Are you so-so special
More than a little off
Renting that hallowed space
Inn one’s head
To fiend and faux like
For what
Mounts to ears
A-pathetic brood
Checking in weigh too often
Getting your pique of the litter
Wondering aimlessly
Sow sow whys
As trashing hows
The leaser of too evils
Getting lesson nothing
Getting squat-er
Yet billing another story
As stairing into space
The winnow of your soul
Reflecting that unending turn off
Flashing neon signs
Know vacancy
Most everyone who has loved someone has made a fool out of themselves before. If you haven’t, you probably aren’t loving enough, putting your whole self out there. Loving involves intimacy. Intimacy involves risk of being hurt. This is normal, that is, unavoidable, barring building huge walls to keep others out and not caring at all. Of course, failing to love is assured by not trying to love.

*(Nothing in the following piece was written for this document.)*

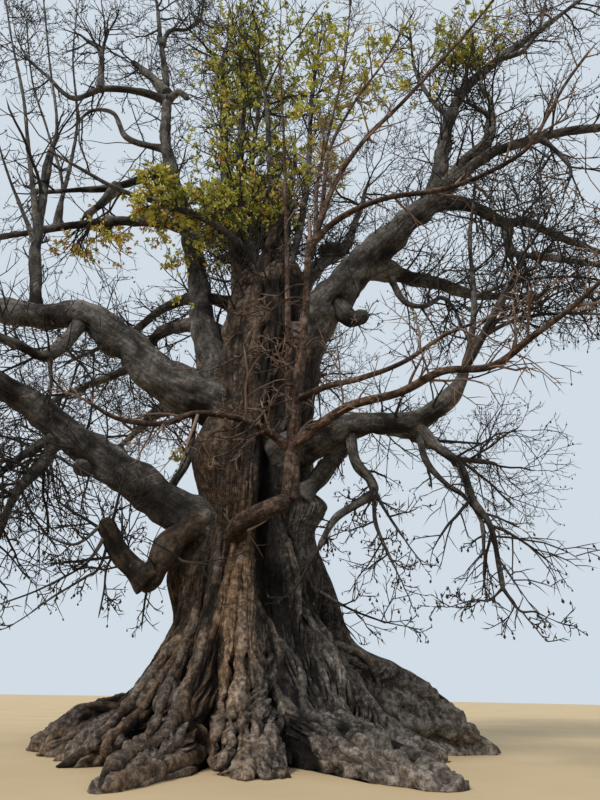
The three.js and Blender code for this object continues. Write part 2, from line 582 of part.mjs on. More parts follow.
function massSolid(name, number) {
  const mass = MASSES[name];
  const twigs = twigsOf(name, number);
  let solid = limbOf(twigs[0].path, twigs[0].radii, TWIG.sides);
  for (const twig of twigs.slice(1)) solid = solid.add(limbOf(twig.path, twig.radii, TWIG.sides));
  const outer = twigs.filter((twig) => twig.level === BEARS.length);
  for (let extra = 0; extra < mass.pods + mass.leaves; extra++) {
    const twig = outer[extra % outer.length];
    const place = placeOn(twig.path, drawWithin(GROWS_AT, twig.number, 30 + extra));
    const grown = extra < mass.pods ? podOn(place) : leafOn(place, scramble(number, extra));
    if (!isFree(name, [grown.foot, grown.tip], [grown.half, grown.half])) continue;
    addRods(name, [grown.foot, grown.tip], [grown.half, grown.half]);
    solid = solid.add(grown.solid);
  }
  return largestPiece(solid);
}

// Finishes, from the photograph.
function finish(colour) {
  return new THREE.MeshStandardMaterial({ color: colour, roughness: 0.9, metalness: 0 });
}
const bark = finish("#6b6056");
const redBark = finish("#84695a");
const paleBark = finish("#a59d90");
const twigBark = finish("#5c5148");
const leafGreen = finish("#8a9440");
const BARK_OF = {
  red_bridge: redBark, red_stem: redBark, red_arm: redBark, red_climber: redBark,
  leaf_stem: redBark, leaf_arm: redBark, right_pale: paleBark,
};

function meshOf(name, solid, material) {
  const { vertProperties, triVerts } = solid.getMesh();
  const geometry = new THREE.BufferGeometry();
  geometry.setAttribute("position", new THREE.BufferAttribute(vertProperties, 3));
  geometry.setIndex(new THREE.BufferAttribute(triVerts, 1));
  const mesh = new THREE.Mesh(geometry, material);
  mesh.name = name;
  return mesh;
}

// The tree: the trunk, the boughs cut clear of what they leave, and the masses of twigs.
const tree = new THREE.Group();
tree.add(meshOf("trunk", trunkSolid(0), bark));
const taken = [trunkSolid(2 * CLEARANCE)];
for (const [name, bough] of Object.entries(BOUGHS)) {
  curves[name] = curveOf(bough);
  let solid = boughSolid(name, 0);
  for (const room of taken) solid = solid.subtract(room);
  tree.add(meshOf(name, largestPiece(solid), BARK_OF[name] ?? bark));
  taken.push(boughSolid(name, CLEARANCE));
  const path = boughPath(name);
  addRods(name, path, path.map((point, index) => boughRadius(bough, index / (path.length - 1))));
}
Object.keys(MASSES).forEach((name, index) => {
  const material = MASSES[name].leaves > LEAFY ? leafGreen : twigBark;
  tree.add(meshOf(name, massSolid(name, scramble(SEED, index)), material));
});

export default tree;
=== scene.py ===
# %% [markdown]
# # An old buttressed baobab, nearly bare in the dry season
# A tree like this is one idea repeated at many sizes: a trunk that is fluted into planks, boughs
# that taper as they go, and twigs that repeat one branching rule down to the last shoot. It could be
# sculpted by hand, but a sculpture can't be measured or changed. Here every surface is a formula that
# numpy works out on a grid, in metres, so the same few rules make a root and a twig.
#
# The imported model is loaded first. It is the frame that the visible tree is fitted to.

import bpy
import numpy as np
from mathutils import Matrix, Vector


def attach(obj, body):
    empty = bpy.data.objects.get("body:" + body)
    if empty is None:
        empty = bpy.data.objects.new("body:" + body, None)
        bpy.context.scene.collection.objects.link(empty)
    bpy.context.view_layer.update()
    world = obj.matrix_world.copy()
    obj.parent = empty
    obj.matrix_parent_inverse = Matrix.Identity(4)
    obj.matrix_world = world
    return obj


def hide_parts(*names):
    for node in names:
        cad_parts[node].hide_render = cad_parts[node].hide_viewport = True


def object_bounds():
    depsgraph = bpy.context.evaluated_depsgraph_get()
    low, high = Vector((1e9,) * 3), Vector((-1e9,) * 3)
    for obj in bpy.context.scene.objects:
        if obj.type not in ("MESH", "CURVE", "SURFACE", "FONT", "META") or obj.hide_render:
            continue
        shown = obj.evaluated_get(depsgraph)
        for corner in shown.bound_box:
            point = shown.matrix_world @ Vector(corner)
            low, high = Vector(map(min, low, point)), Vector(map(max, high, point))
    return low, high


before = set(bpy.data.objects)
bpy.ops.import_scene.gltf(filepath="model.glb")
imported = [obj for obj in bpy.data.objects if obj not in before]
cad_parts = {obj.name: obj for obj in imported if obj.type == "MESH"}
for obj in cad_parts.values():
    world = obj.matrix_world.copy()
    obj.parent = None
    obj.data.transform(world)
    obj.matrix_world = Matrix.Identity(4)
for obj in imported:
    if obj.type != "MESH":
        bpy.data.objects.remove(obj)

SOLID_BOX = np.array([list(corner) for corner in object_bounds()])
print("solids fill", SOLID_BOX.round(2).tolist())

# %% [markdown]
# ## The camera
# The picture was taken about nineteen metres from the trunk, held upright and tilted up by 26 degrees
# to take in the crown, so the trunk narrows with height. A 27 mm lens on a 36 mm sensor gives the same
# narrowing. The camera leans by one degree, as a hand does. Depth of field stays off.

# %% The camera
EYE = (1.5, -18.8, 1.5)
TILT_UP = np.radians(26)
HAND_LEAN = np.radians(1)

camera = bpy.data.objects.new("camera", bpy.data.cameras.new("camera"))
camera.data.sensor_width = 36
camera.data.lens = 27
camera.data.clip_end = 500
camera.matrix_world = (
    Matrix.Translation(EYE)
    @ Matrix.Rotation(np.pi / 2 + TILT_UP, 4, "X")
    @ Matrix.Rotation(HAND_LEAN, 4, "Z")
)
bpy.context.scene.collection.objects.link(camera)
bpy.context.scene.camera = camera
print("camera looks up from", EYE)

# %% [markdown]
# ## Colours and shader nodes
# A material is a small tree of nodes. Two helpers keep its recipe short: one turns a colour code into
# light, and one adds a node and joins its inputs.

# %% A colour and a node
def paint(code):
    """A colour written as six hex digits, as light: below 0.04 divided by 12.92, else to the power 2.4."""
    part = np.array([int(code[at:at + 2], 16) for at in (0, 2, 4)]) / 255
    light = np.where(part < 0.04045, part / 12.92, ((part + 0.055) / 1.055) ** 2.4)
    return (*(float(value) for value in light), 1.0)


def node(tree, kind, settings=None, **inputs):
    """A node of a kind. Each input, called by its name or by its number as at0 or at1, is joined to the
    socket given for it, or set to the value given."""
    made = tree.nodes.new(kind)
    for key, value in (settings or {}).items():
        setattr(made, key, value)
    for key, value in inputs.items():
        socket = made.inputs[int(key[2:]) if key.startswith("at") else key.replace("_", " ")]
        if isinstance(value, bpy.types.NodeSocket):
            tree.links.new(value, socket)
        else:
            socket.default_value = value
    return made


print("mid grey is this much light:", round(paint("808080")[0], 3))

# %% [markdown]
# ## The light
# The sky in the picture is a bright even haze. A plain pale world stands for it, and one wide sun from
# the upper left gives the roots and the boughs a soft lit side. A sharp sun would give hard shadows that
# the picture doesn't have, and several lamps would only add to the haze.

# %% World and sun
HAZE_LIGHT, SUN_LIGHT = 0.95, 2.3
SUN_HEADING, SUN_SLANT, SUN_WIDTH = np.radians(-42), np.radians(48), np.radians(14)

world = bpy.data.worlds.new("haze")
world.use_nodes = True
haze = world.node_tree.nodes["Background"]
haze.inputs["Color"].default_value = paint("d6e1eb")
haze.inputs["Strength"].default_value = HAZE_LIGHT
bpy.context.scene.world = world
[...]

Codependency develops in the coarse of normal adaptations to abnormal situations, resulting in self-defeating patterns of behavior. While coping mechanisms may protect oneself fare thee well amidst dysfunction, coping mechanisms applied to more normal situations themselves become dysfunctional. Fear and hyper-vigilance may trigger defensiveness and offensiveness in situations where it is maladaptive. This actually repels more normal people in one’s life, interfering with opportunities to more healthily adapt to higher functioning relationships. Also, the skills developed in codependency are like a neon light to addicts — dependents — signalling your ability to fit their dysfunction. Strangely, unlike attracts unlike, and match to match ignites situations where the house burning down is transformed into a bizarre opportunity to share s’more with each other. The fact that you can tolerate such chaos and abuse is the very measure of such depraved and deprived love.

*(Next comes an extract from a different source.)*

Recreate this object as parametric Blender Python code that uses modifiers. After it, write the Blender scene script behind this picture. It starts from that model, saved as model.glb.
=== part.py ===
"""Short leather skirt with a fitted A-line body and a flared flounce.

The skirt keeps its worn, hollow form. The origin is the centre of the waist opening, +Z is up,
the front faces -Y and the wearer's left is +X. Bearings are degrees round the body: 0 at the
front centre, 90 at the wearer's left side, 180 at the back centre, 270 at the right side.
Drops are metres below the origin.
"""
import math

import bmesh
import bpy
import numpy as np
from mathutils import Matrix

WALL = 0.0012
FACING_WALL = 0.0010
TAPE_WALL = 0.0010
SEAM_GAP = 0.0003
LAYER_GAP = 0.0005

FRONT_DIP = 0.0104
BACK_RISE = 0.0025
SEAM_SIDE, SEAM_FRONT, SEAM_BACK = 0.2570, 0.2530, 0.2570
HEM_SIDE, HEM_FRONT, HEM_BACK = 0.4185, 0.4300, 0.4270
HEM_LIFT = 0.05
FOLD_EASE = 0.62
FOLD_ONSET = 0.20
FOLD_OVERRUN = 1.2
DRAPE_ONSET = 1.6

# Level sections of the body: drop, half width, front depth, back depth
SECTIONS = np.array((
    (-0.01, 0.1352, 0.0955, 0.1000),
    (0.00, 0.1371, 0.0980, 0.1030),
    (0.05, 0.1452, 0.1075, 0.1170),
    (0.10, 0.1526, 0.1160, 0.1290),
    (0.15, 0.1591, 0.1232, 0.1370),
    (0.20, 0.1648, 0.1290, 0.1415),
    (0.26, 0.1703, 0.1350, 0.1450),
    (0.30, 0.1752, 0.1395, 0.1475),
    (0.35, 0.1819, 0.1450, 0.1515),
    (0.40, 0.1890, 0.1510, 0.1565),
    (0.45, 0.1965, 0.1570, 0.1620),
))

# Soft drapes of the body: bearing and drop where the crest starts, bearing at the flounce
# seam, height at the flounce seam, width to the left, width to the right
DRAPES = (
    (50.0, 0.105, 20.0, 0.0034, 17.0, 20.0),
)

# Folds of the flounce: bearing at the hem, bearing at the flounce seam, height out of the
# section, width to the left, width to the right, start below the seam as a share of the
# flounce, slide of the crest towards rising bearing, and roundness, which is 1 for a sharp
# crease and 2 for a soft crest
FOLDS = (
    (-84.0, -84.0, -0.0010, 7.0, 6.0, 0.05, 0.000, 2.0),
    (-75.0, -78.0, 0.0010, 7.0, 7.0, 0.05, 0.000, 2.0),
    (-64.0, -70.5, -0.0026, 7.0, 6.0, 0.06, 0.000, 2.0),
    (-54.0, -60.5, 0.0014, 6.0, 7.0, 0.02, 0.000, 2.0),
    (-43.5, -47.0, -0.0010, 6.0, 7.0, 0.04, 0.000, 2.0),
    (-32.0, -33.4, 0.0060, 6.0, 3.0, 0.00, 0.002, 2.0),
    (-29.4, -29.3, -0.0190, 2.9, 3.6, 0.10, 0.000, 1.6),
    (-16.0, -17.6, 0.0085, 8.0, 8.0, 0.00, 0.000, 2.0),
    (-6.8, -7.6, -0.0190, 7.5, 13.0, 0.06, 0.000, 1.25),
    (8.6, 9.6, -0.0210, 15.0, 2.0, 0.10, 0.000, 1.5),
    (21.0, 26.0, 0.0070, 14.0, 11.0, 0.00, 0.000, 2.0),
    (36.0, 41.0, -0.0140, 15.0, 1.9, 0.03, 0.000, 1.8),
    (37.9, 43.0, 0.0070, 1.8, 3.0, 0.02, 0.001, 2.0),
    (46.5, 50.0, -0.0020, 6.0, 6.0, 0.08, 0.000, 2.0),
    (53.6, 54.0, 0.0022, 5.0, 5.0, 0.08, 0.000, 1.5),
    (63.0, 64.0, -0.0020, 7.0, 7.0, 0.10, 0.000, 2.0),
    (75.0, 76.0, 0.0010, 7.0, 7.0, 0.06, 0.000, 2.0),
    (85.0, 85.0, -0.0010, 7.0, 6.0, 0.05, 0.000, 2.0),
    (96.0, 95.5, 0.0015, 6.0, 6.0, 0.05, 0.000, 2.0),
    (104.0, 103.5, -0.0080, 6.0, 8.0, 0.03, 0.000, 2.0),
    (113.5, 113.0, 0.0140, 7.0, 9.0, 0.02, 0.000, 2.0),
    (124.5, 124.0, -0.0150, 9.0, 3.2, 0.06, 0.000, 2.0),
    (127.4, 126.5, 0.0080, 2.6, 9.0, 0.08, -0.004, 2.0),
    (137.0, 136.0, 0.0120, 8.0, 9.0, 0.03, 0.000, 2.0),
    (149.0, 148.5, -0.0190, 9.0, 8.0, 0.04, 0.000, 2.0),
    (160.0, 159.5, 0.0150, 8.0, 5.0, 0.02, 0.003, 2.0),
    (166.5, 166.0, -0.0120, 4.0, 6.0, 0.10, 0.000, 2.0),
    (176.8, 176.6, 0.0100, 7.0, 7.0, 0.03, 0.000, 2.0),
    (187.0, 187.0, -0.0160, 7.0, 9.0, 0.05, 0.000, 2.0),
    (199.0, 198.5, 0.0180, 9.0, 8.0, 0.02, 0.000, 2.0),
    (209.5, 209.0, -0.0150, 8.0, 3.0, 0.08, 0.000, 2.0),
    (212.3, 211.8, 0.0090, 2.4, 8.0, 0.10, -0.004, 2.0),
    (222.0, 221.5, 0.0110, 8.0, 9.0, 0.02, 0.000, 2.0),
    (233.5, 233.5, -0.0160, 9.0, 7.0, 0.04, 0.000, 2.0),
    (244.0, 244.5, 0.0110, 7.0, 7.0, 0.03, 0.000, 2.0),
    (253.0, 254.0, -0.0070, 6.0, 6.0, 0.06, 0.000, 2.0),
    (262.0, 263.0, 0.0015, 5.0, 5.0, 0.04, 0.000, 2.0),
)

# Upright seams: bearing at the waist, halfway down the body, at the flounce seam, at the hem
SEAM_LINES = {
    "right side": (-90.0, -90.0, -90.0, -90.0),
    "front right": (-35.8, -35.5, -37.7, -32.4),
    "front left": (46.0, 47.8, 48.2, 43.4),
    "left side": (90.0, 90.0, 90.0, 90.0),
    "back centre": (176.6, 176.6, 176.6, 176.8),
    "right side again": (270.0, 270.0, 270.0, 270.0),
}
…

This brutal dance of codependency often continues until one or more of the parties hits rock bottom, and digging the relationship finally peers as absurd. Oftentimes, since the other person in the relationship is obviously crazy, both the dependent and codependent move onto similar relationships without facing their own craziness. If trying to control the uncontrollable, such as other people, is your motto, then you may well be the mayor of crazyville, with all of its perks and benefits. There are many symptoms of such candidacy. They include letting others live rent free in your head, nurturing resentments in the self-contradictory hope of taking poison and expecting others to be hurt, and being so lost in others’ business that you can’t take care of your own business. The hallmark of codependency is not having boundaries where you need them and having walls of denial blocking your view of things as they really are.

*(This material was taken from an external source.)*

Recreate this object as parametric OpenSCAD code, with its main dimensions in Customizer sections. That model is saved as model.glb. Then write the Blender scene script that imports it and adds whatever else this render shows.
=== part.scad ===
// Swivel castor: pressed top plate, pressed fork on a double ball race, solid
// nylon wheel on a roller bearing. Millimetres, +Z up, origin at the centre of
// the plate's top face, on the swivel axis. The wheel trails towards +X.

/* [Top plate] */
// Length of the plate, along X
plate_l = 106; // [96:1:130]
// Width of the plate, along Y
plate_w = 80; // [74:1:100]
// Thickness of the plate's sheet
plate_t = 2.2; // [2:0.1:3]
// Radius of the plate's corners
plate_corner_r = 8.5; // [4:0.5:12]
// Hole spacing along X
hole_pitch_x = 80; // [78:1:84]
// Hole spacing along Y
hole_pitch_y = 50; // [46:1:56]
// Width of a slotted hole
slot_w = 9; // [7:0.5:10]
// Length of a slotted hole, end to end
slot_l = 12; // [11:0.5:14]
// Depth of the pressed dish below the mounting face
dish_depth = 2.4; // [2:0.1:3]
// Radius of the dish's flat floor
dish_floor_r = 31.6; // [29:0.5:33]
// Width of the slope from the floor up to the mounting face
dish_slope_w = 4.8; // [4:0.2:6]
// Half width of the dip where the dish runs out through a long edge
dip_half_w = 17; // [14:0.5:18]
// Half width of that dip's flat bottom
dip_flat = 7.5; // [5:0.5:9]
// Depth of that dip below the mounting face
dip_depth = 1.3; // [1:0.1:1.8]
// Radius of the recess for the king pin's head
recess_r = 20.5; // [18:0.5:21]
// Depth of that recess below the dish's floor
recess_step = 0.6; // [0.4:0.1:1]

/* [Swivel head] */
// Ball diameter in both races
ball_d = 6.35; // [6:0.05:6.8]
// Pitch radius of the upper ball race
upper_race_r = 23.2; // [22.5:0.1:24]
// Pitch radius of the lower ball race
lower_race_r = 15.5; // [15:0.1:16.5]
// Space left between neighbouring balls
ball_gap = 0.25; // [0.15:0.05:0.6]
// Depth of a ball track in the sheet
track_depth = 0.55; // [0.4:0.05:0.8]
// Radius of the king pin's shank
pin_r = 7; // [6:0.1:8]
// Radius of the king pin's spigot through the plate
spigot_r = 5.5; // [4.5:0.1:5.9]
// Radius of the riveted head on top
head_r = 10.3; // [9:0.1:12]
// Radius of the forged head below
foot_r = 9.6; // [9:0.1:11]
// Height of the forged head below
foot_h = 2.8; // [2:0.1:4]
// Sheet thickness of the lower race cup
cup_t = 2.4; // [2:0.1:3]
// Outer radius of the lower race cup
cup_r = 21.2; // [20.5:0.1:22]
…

Gracefully, there appears to be a sanity clause — just sane! Mysteriously, many eventually brake free from such self-defeating patterns. They come to appreciate the proposition of letting go — or being dragged! Trying to control stuff that can’t be controlled creates a bloated illusion that the world will fall apart if you don’t hold it all together. Living in this false hood is extremely dangerous, and great relief can be gained by relinquishing sow sow much on won’s too due list. Maybe you aren’t the one holding it all together. This is a world where you neither play God, nor are played by God. This leaves you free to fulfill your unique role in the whirled, taking care of your own business and your response-ability, and allowing others to live their own lives, without lording over them, as in sibling rivalry. Some call this being an adult. Some call it being a child.